Plusieurs choses ne sont pas négligeables ici. Depuis quand Hong Sang-soo n’avait-il pas montré de très jeunes gens, post-adolescents ? Le Pouvoir de la province de Kangwon, plus de vingt ans déjà ? Ce qui est certain, c’est que le regard a changé : pas totalement amène, parfois moqueur. Le garçon avec ses hugs intempestifs, la fille et son amour à la fois trop grand et hésitant, légèrement ballots l’un et l’autre : le cinéaste avoue une distance, voire une incompréhension. Et puis cette manière décalée, pointilliste, avec laquelle tout est posé : un père un peu lointain, dans son cabinet médical, une patiente, une assistante, autant de centres possibles qui ne le sont bientôt plus. Le film avance comme ça, par séquences qui s’enchaînent, avec pas mal de gêne, d’inconfort partout. Mentionnons la fille à Berlin devant retrouver son copain qui vient de prendre l’avion pour elle, et sa mère à côté qui ne trouve pas cela totalement adapté. Un déjeuner arrosé avec une mère, une autre (ça aussi c’est nouveau chez HSS, cette présence très forte des mères) et un ami à elle censé donner des conseils professionnels, situation qu’on a tous vécue et qu’on sait être, neuf fois sur dix, embarrassante pour tout le monde. Et avait-on déjà vu un postillon, un vrai postillon à l’écran ?

Plus sérieusement, il y a aussi une ellipse et du mélo inattendu à l’arrivée (nouveau chez HSS, bis, ter), avec la maladie de la jeune femme. C’est assez prodigieux de voir comme tout est en un sens « à côté » (à côté de la façon dont ces scènes, « dans la vie », se dérouleraient), et dans le même temps combien à un niveau plus profond tout cela, les personnages et leurs histoires, existent. Est-ce tomber dans l’écueil pointé plus haut consistant à relever dans chaque nouvel opus de petites particularités suffisant à réaffirmer, au risque de lasser, un génie ? Peut-être.

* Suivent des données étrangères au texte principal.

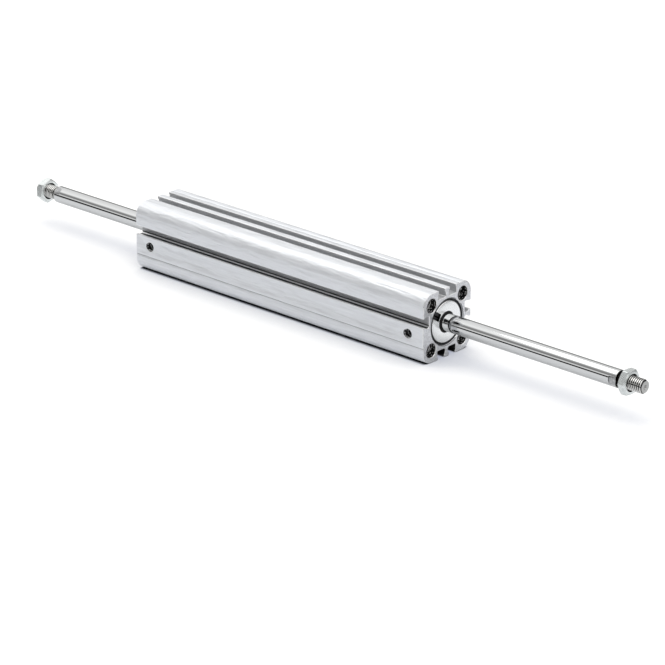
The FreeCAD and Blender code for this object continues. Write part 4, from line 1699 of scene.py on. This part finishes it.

Force est de constater que ces particularités se révèlent ici inspirantes et inspirées. Il faudrait aussi évoquer l’importance toujours plus grande du motif de l’expatriation dans l’œuvre du cinéaste qui, comme Weerasethakul dans Memoria (avec qui cet Introduction partage par ailleurs un art déroutant de la mise en récit), prend acte de son devenir cosmopolite. Nul doute que ses prochains films donneront l’occasion d’y revenir.